P.S. I'am not a certified house-blesser. I just play one on t.v. .

P.S.S. No not really. That's just what they tell the people to do on all the supernatural shows I watch.

P.S.S.S. Love your writing. You are a HOOT!

Heather

Trisha said...

Hmmmmmm. . . . sounds like some serious mystery in your house. Maybe it is the Canadians living in the basement!

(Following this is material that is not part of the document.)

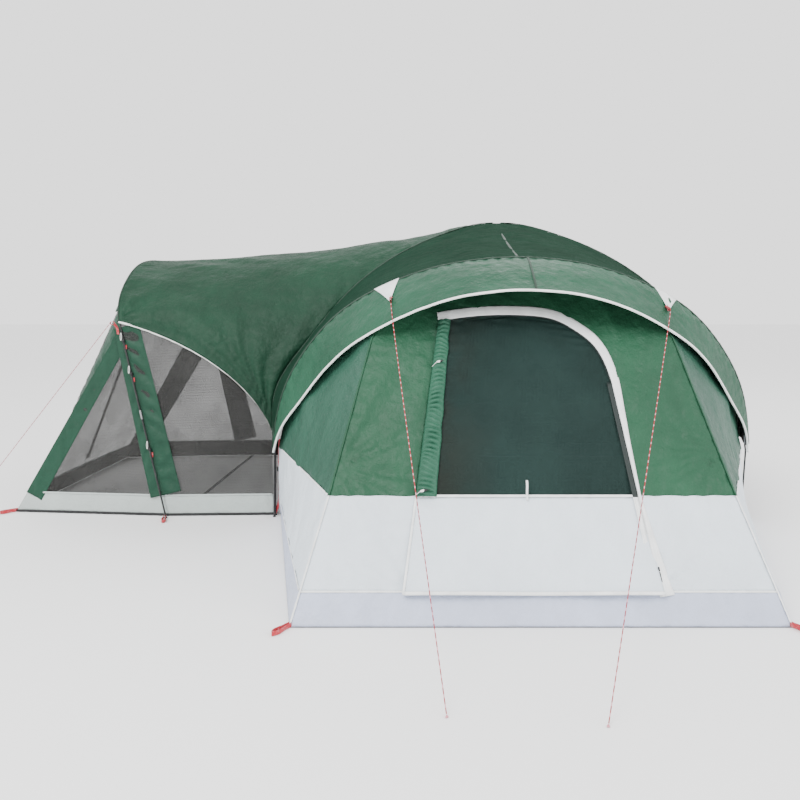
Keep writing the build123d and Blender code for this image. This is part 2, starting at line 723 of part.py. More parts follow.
def make_peg_loops():
    """Red webbing loops flat on the ground outside each corner."""
    corners = [
        (-BAY_HALF_WIDTH, BAY_FRONT, -125), (BAY_HALF_WIDTH, BAY_FRONT, -55),
        (PORCH_END, -PORCH_END_HALF, -140), (PORCH_END, PORCH_END_HALF, 140),
        (-BASE_HALF_WIDTH, BASE_HALF_DEPTH + 12, 110), (BASE_HALF_WIDTH, BASE_HALF_DEPTH + 12, 60),
        (PORCH_POLE_X, -975, -75), (PORCH_POLE_X, 975, 75),
    ]
    for x, y, heading in corners:
        turn = math.radians(heading)
        centre = (x + 62 * math.cos(turn), y + 62 * math.sin(turn), 2)
        loop = Box(84, 26, 4) - Pos(18, 0, 0) * Box(34, 12, 6)
        keep("peg_loops", (Pos(*centre) * Rot(0, 0, heading) * loop).solid())


# ---------------------------------------------------------------- guy lines
# Each line from its loop, over the visor's piped edge where it meets it, to its peg loop.
GUY_LINES = {
    "guy_line_front_left": [(-702, -1743, 1400), (-691, -1886, 1328), (-410, -3137, 9)],
    "guy_line_front_right": [(812, -1712, 1350), (754, -1872, 1297), (126, -3190, 9)],
    "guy_line_porch": [(-2577, -985, 1264), (-2900, -980, 850), (-3560, -952, 9)],
}


def make_guy_lines():
    """Tight cords from the loops to the ground, each ending in a tied knot."""
    for name, route in GUY_LINES.items():
        points = [Vector(*p) for p in route]
        path = bent_path(points)
        keep(name, tube(path, CORD_RADIUS))
        end = path.position_at(1)
        along = path.tangent_at(1)
        middle = Plane(origin=end + along * (KNOT_LENGTH / 2), z_dir=along)
        knot = middle * Cylinder(KNOT_RADIUS, KNOT_LENGTH)
        above_ground = Pos(0, 0, 50) * Box(20000, 20000, 100)
        keep("guy_line_knots", (knot & above_ground).solids())
        print(name, "length", round(path.length), "radii", [round(r) for r in bend_radii(points)])


# ---------------------------------------------------------------- build
def main():
    make_groundsheet()
    make_poles()
    make_pole_feet()
    make_fly()
    make_guy_patches()
    make_front_wall()
    make_gussets()
    make_lining()
    make_door()
    make_porch_walls()
    make_porch_end()
    make_end_tapes()
    make_porch_fittings()
    make_peg_loops()
    make_guy_lines()
    os.makedirs("parts", exist_ok=True)
    for name, solids in PARTS.items():
        whole = Compound(children=solids) if len(solids) > 1 else solids[0]
        export_step(whole, f"parts/{name}.step")
    print(len(PARTS), "nodes")


main()
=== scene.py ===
"""Looks of the dome tent with a screened porch: cloth, mesh, poles, webbing and guy lines."""
import math

import bmesh
import bpy
import numpy as np
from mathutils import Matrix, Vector


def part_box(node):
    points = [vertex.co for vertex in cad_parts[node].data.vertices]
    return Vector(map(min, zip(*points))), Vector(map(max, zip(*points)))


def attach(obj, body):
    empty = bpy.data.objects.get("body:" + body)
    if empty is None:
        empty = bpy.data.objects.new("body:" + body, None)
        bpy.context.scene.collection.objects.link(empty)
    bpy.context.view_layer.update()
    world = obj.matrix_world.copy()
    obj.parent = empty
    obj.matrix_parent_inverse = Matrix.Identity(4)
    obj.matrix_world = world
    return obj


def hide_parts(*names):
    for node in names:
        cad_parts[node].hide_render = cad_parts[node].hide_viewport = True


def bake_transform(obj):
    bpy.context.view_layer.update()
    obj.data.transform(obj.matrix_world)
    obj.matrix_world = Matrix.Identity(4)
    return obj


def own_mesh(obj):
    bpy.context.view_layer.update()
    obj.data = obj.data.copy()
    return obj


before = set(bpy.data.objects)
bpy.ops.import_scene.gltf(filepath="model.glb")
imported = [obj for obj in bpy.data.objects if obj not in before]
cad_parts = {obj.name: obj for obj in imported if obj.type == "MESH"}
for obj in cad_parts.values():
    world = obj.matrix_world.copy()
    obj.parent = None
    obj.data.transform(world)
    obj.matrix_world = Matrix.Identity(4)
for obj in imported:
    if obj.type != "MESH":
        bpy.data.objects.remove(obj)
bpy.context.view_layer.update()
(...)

When I was younger, a friend of mine wouldn't stay in her house alone because she was absolutely convinced that there were Canadians in her basement just waiting to come out and kill her.

Canadians???? Really????

WILLIAM said...

I bet it is Tiger. He has the bracelet and the Peacock dish and the Kitty Carryall in the dog house.

Kristi said...

1. The blog looks great.
2. The poltergeist doesn't like your mirror.
3. The poltergeist wants Uberman to do a better job brushing.
4. The poltergeist cares about your lawn.
5. The poltergeist has good taste in jewelry and home decor.

BRILLIANT DEDUCTION: Your poltergeist is the ghost of Paul Lind! Start asking Match Game questions!

The Maid said...

LOL @ William! Oh man...memories of the Brady Bunch. Good times.

;)

April, I think I now know what happened to my missing black pants. I once wore them to your house for a party...then...they vanished. That is a lot of fabric to just VANISH like that. Seriously...tell your dentigheist that I want my Daisy Fuentes black capris back.